Frequently Asked Questions
What is the Everett-Delta 115kV transmission line?
A new 3.5-mile power line Snohomish County PUD is building to connect the Everett Substation (near 36th Street and I-5) to the Delta Switching Station (near SR 529 and Marine View Drive). Scheduled to go in service by summer 2027.
Why is PUD building this line now?
To support growing electrical demand in the Everett area, prevent low-voltage conditions during local power outages, deliver more electricity from south to north during peak hours, and support at least one new substation tied to Everett’s 2044 Comprehensive Plan growth projections.
When does construction start and when will the line be in service?
Construction begins spring 2027. The line is targeted to be in service by summer 2027, with construction taking approximately six months.
How does this affect the Everett waterfront development projects?
Every new building in the waterfront and downtown corridor adds electrical load.
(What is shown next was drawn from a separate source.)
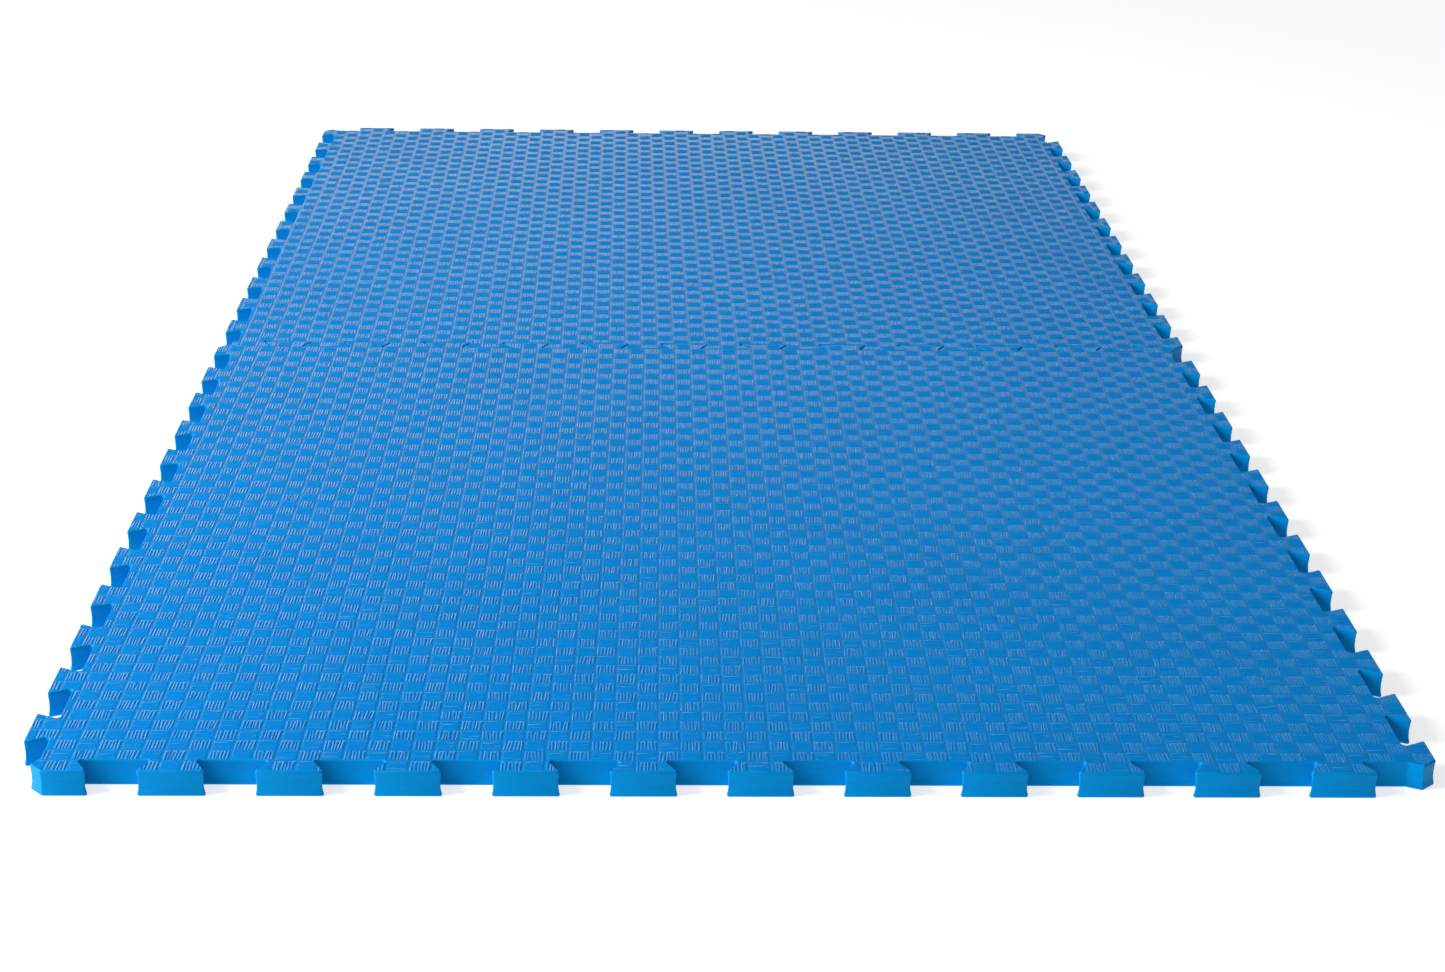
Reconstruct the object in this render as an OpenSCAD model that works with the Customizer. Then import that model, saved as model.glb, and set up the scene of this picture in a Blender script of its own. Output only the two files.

The Everett-Delta line adds the upstream transmission capacity PUD needs to connect new developments at full load without imposing service restrictions or connection queues.
Does this reduce the risk of power outages for existing Everett customers?
Yes. The line adds a second transmission path into the north Everett grid, enabling rerouting around a failed line segment rather than causing widespread outage. This is N-1 contingency coverage.
Will there be construction disruption near Marine View Drive?
Some work in the corridor is expected in spring-summer 2027 as the line connects near SR 529 and Marine View Drive. PUD will provide specific construction routing details as the project advances through permitting.
Where can I get more information about the project?
Snohomish County PUD maintains a project page at snopud.com under Community & Environment → Our Energy Future → Reliability → System Improvements → Everett-Delta Transmission Line.